_AIM_. Write out, exactly as given, every line from the one holding "one = bead()" to the one holding "obj.matrix_world = Matrix.Identity(4)", including both.

_ _ _ _ _ _ _

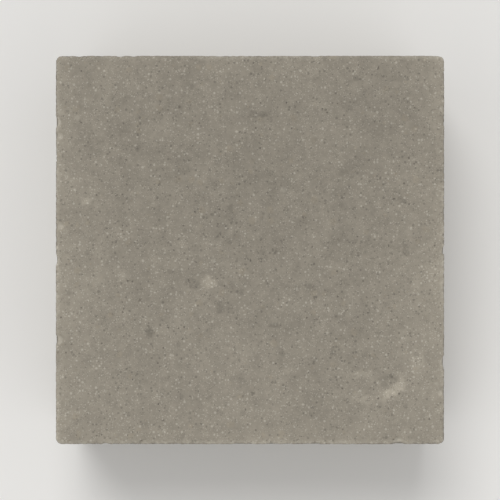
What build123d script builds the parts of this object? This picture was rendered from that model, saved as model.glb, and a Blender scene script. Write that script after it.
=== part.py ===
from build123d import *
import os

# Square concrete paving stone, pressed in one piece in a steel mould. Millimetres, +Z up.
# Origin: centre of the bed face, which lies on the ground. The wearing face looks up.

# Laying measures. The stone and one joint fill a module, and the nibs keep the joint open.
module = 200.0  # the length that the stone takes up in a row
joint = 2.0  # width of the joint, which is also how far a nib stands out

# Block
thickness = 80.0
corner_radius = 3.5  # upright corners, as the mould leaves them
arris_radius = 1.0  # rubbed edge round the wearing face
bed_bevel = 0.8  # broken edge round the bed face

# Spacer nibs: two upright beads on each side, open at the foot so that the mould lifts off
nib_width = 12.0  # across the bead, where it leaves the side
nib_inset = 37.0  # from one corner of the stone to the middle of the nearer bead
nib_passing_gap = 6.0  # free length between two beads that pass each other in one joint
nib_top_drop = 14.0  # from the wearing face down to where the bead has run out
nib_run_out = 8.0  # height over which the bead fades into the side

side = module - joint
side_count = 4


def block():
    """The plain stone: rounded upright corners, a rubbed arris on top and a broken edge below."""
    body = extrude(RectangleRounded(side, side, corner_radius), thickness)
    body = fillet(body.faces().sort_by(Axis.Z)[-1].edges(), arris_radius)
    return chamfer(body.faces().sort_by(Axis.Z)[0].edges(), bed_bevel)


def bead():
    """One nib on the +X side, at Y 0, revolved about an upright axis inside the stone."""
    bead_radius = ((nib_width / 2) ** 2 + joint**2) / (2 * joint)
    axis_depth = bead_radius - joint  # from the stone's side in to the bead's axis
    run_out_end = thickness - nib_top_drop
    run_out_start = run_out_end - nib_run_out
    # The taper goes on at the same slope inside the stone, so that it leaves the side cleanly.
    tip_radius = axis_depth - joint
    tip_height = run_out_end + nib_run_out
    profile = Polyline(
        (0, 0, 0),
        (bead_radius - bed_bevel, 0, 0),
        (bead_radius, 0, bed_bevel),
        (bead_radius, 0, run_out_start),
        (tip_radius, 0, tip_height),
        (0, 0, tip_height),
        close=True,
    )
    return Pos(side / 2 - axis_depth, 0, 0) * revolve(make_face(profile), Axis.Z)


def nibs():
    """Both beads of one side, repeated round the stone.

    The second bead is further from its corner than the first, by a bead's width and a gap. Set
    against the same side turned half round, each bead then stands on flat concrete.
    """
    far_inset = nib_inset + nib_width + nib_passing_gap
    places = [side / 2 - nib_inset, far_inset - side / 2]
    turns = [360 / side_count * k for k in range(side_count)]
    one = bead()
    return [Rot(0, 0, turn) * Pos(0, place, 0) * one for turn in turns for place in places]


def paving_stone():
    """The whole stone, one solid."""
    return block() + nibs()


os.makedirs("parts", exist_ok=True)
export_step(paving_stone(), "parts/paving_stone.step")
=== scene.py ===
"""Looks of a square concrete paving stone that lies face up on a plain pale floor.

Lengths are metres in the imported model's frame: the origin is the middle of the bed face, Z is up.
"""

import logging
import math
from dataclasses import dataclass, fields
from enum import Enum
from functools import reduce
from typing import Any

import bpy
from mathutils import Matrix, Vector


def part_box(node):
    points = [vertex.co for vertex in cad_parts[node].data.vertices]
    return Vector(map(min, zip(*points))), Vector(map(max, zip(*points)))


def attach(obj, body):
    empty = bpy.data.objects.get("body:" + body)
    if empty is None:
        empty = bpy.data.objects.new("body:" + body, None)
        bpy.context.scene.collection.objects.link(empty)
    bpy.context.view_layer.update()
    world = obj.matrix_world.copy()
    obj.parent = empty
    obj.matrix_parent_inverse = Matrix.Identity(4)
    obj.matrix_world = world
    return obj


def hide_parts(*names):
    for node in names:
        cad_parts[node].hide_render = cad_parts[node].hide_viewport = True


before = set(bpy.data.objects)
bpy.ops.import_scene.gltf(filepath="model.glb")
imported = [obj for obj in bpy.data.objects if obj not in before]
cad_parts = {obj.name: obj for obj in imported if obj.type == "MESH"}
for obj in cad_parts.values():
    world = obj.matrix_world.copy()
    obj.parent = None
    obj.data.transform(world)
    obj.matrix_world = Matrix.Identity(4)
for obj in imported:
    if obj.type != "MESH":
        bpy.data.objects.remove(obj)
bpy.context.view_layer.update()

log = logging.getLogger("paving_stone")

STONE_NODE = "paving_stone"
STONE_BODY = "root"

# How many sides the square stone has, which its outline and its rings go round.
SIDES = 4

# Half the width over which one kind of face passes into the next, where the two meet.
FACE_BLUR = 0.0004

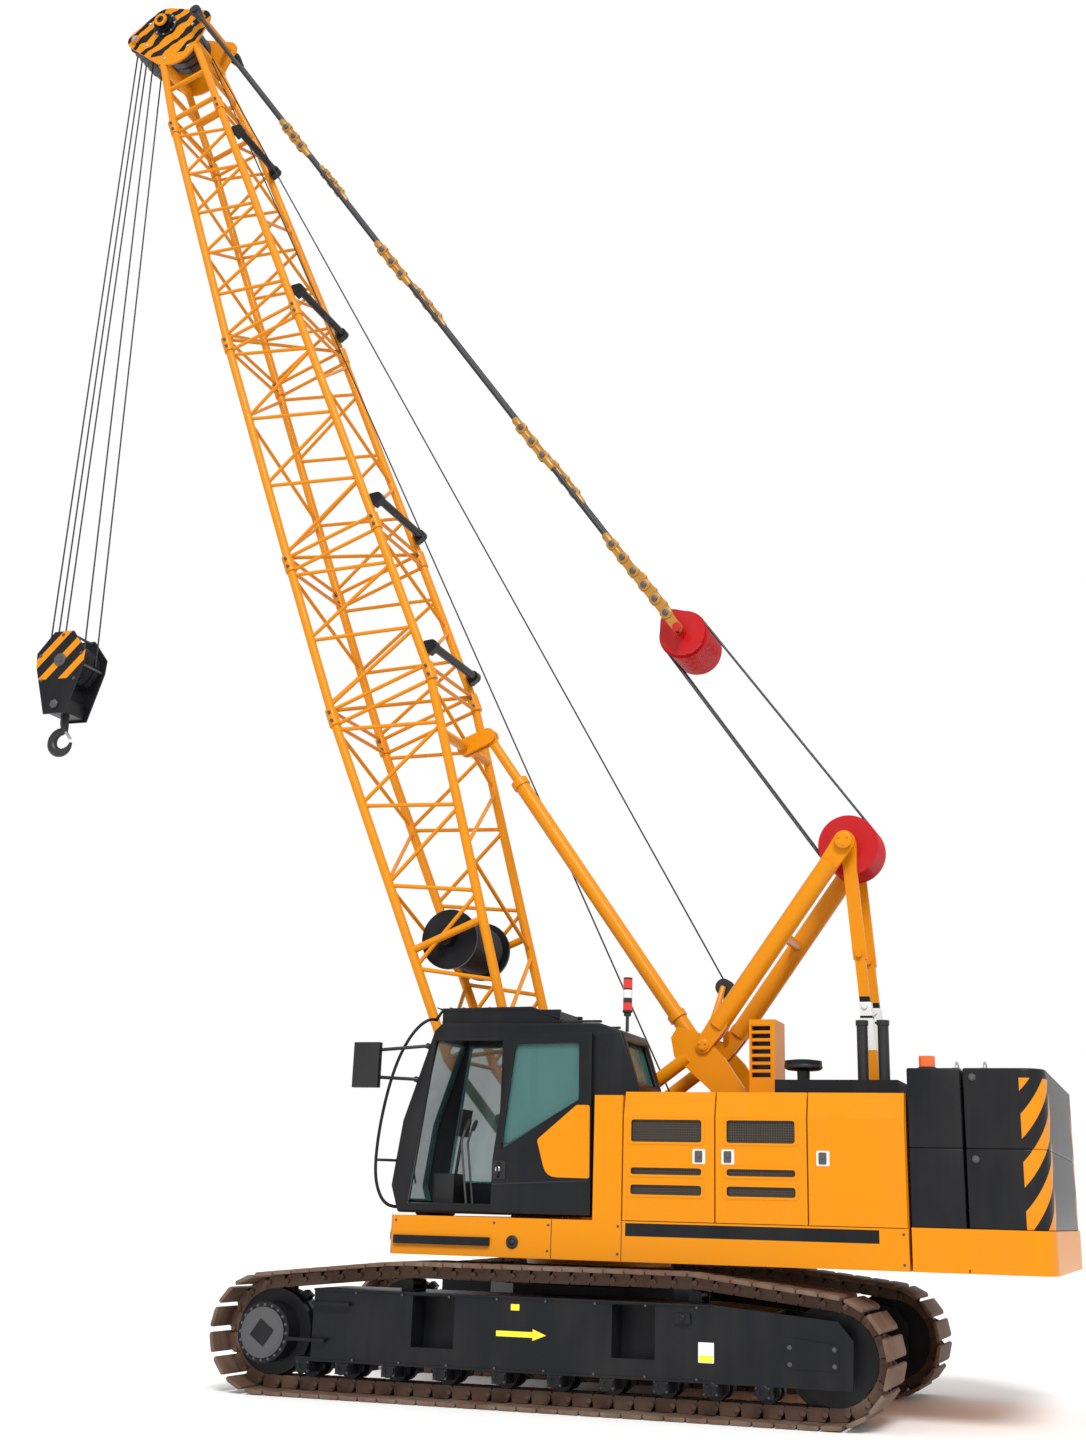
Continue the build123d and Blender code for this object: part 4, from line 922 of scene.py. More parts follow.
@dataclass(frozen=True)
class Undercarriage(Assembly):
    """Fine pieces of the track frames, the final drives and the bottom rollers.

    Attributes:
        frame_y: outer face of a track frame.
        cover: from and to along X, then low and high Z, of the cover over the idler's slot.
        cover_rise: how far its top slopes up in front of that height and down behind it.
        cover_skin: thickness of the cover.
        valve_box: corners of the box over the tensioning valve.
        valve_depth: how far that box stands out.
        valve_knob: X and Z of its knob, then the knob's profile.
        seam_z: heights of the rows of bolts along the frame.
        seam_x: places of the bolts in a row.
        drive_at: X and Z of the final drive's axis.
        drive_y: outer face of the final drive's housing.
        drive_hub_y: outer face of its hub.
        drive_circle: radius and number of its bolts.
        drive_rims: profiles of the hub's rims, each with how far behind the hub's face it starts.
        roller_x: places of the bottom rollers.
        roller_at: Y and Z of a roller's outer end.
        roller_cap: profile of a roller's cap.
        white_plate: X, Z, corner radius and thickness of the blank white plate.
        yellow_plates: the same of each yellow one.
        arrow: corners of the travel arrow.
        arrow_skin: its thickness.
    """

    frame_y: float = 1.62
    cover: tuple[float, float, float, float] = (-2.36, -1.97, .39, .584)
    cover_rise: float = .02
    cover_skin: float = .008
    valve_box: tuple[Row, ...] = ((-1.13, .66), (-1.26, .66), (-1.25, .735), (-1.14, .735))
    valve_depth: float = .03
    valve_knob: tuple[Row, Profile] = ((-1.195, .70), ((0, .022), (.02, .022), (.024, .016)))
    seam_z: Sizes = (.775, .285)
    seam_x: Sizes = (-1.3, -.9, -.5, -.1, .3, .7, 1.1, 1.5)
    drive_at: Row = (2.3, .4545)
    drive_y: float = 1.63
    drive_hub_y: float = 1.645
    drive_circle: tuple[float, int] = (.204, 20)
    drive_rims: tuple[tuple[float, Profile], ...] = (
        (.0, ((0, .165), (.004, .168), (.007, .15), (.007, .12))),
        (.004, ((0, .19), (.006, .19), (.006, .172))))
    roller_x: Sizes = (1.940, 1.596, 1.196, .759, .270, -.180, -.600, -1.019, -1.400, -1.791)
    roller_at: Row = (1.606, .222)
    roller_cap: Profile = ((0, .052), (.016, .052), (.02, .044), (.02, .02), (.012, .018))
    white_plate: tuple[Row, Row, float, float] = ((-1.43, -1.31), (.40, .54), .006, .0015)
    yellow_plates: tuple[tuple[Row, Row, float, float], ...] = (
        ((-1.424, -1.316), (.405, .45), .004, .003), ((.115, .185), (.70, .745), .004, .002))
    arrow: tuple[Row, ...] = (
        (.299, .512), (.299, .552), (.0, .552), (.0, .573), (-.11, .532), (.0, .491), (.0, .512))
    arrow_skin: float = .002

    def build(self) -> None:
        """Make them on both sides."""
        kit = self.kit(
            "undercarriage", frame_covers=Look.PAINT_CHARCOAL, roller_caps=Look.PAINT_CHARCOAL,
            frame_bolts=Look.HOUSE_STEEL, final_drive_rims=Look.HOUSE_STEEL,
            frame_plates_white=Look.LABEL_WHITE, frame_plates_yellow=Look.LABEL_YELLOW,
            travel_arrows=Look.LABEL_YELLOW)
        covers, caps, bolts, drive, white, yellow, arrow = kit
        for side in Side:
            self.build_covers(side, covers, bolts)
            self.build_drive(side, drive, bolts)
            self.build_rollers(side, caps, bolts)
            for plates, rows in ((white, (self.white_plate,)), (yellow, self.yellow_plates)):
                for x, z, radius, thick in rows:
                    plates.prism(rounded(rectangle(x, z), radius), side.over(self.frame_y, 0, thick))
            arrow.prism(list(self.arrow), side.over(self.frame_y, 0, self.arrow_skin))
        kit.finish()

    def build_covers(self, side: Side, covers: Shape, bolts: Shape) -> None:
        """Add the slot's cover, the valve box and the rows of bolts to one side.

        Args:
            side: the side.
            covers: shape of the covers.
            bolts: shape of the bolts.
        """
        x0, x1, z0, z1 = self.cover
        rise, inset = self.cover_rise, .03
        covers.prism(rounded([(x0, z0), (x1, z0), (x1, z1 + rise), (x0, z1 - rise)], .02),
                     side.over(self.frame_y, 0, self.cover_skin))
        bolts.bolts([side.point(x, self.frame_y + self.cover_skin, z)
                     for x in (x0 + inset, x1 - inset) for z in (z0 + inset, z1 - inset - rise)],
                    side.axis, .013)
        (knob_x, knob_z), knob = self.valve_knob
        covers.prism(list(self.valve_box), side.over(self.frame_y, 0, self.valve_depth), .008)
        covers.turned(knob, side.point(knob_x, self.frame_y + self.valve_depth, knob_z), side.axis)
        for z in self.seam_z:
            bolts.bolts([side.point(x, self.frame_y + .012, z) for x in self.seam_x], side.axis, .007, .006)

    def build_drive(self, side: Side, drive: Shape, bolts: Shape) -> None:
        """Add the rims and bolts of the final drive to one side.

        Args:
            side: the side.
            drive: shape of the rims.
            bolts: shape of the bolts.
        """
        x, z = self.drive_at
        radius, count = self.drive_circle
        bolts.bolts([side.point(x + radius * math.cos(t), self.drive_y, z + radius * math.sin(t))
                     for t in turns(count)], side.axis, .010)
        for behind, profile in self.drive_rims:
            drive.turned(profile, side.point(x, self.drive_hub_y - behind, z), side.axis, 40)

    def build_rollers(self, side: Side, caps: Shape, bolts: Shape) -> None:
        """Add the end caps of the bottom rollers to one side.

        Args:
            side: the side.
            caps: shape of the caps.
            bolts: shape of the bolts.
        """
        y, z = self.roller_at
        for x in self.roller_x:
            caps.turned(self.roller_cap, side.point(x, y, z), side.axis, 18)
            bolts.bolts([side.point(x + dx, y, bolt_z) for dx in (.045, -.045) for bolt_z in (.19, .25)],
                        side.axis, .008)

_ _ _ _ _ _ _

_RESPONSE TO THE EXERCISE_.
    one = bead()
    return [Rot(0, 0, turn) * Pos(0, place, 0) * one for turn in turns for place in places]


def paving_stone():
    """The whole stone, one solid."""
    return block() + nibs()


os.makedirs("parts", exist_ok=True)
export_step(paving_stone(), "parts/paving_stone.step")
=== scene.py ===
"""Looks of a square concrete paving stone that lies face up on a plain pale floor.

Lengths are metres in the imported model's frame: the origin is the middle of the bed face, Z is up.
"""

import logging
import math
from dataclasses import dataclass, fields
from enum import Enum
from functools import reduce
from typing import Any

import bpy
from mathutils import Matrix, Vector


def part_box(node):
    points = [vertex.co for vertex in cad_parts[node].data.vertices]
    return Vector(map(min, zip(*points))), Vector(map(max, zip(*points)))


def attach(obj, body):
    empty = bpy.data.objects.get("body:" + body)
    if empty is None:
        empty = bpy.data.objects.new("body:" + body, None)
        bpy.context.scene.collection.objects.link(empty)
    bpy.context.view_layer.update()
    world = obj.matrix_world.copy()
    obj.parent = empty
    obj.matrix_parent_inverse = Matrix.Identity(4)
    obj.matrix_world = world
    return obj


def hide_parts(*names):
    for node in names:
        cad_parts[node].hide_render = cad_parts[node].hide_viewport = True


before = set(bpy.data.objects)
bpy.ops.import_scene.gltf(filepath="model.glb")
imported = [obj for obj in bpy.data.objects if obj not in before]
cad_parts = {obj.name: obj for obj in imported if obj.type == "MESH"}
for obj in cad_parts.values():
    world = obj.matrix_world.copy()
    obj.parent = None
    obj.data.transform(world)
    obj.matrix_world = Matrix.Identity(4)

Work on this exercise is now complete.